Reputation: 423
In "rmsprop.py" (in TensorFlow) there is a call to the method apply_rms_prop. This method is defined in "gen_training_ops.py". In the definition of this method there is a comment describing what it is supposed to do:
ms <- rho * ms_{t-1} + (1-rho) * grad * grad
mom <- momentum * mom_{t-1} + lr * grad / sqrt(ms + epsilon)
var <- var - mom
But I can't seem to find where the actual python implementation of the pseudo code above is. My guess is that it is implemented in cpython since I was able to find the file "__pycache__/rmsprop.cpython-36.pyc". But again, where is the cpython implementation that performs the pseudo code above?

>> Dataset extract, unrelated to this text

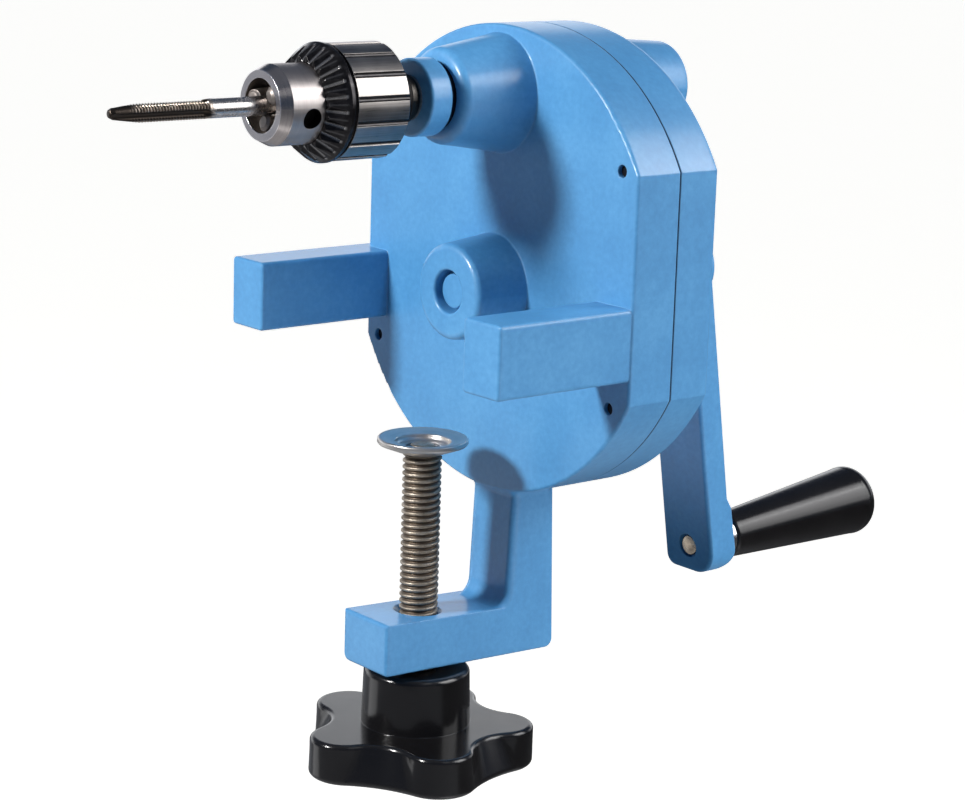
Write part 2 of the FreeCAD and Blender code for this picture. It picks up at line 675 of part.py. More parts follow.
def chuck_nut():
    # conical seat matches the jaws' backs
    y0, y1 = -71.9, -63.0
    def rc(y):
        return JAW_RHO + (y - (CH_Y0 + 0.6)) * math.tan(JAW_A) + JAW_R / math.cos(JAW_A) + 0.08
    n = turned([(y0, rc(y0)), (y0, 14.9), (y1, 14.9), (y1, rc(y1))], 0, Z_SP)
    return n


# --------------------------------------------------------------------- tap
def tap():
    shank_r = 2.9
    t = turned([
        (TAP_TIP, 0.0), (TAP_TIP + 2.2, 1.9), (TAP_TIP + 9.8, 2.95), (-110.4, 2.95), (-109.6, 2.75), (-108.4, shank_r), (-74.4, shank_r),
        (-74.0, shank_r - 0.4), (-74.0, 0.0)], 0, Z_SP)
    # three straight flutes
    for i in range(3):
        a = math.radians(90 + 120 * i)
        t = t.cut(Part.makeCylinder(1.65, 34.5, V(2.75 * math.cos(a), TAP_TIP - 1, Z_SP + 2.75 * math.sin(a)), V(0, 1, 0)))
    # square at the back end
    sq = box(-2.25, 2.25, -80.0, -73.0, Z_SP - 2.25, Z_SP + 2.25)
    tail = cyl(0, -80.0, -73.0, Z_SP, 4)
    t = t.cut(tail.cut(sq))
    return t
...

My goal is to implement my own gradient update methods, so I need to see some concrete implementation examples (e.g. rmsprop, adam, etc.). Any help would be much appreciated!
Upvotes: 1
Views: 380
Reputation: 59711
You can find the implementations under tensorflow/core/kernels
. The CPU version is in training_ops.cc
and the GPU (CUDA) version in training_ops_gpu.cu.cc
(look for the template struct ApplyRMSProp
). Other optimizer update rule implementations can also be found in those files.
I think the CPython code is automatically generated using the kernel registration macros at the end of the file, grouping the different implementations under one op name (translated from camel case to snake case in Python) that you use independently of the device.
Upvotes: 3
Reputation: 4918
You can implement your own optimizer from the Optimizer
class. You have to implement at least one of the method _apply_dense
or _apply_sparse
.
A complete implementation of adamax
optimizer using pure already available tensorflow ops.
class AdamaxOptimizer(optimizer.Optimizer):
..
you can create slot variables implementing slot fucntion
def _create_slots(self, var_list):
...
def _apply_dense(self, grad, var):
implement your logic for gradient updates here.
Upvotes: 1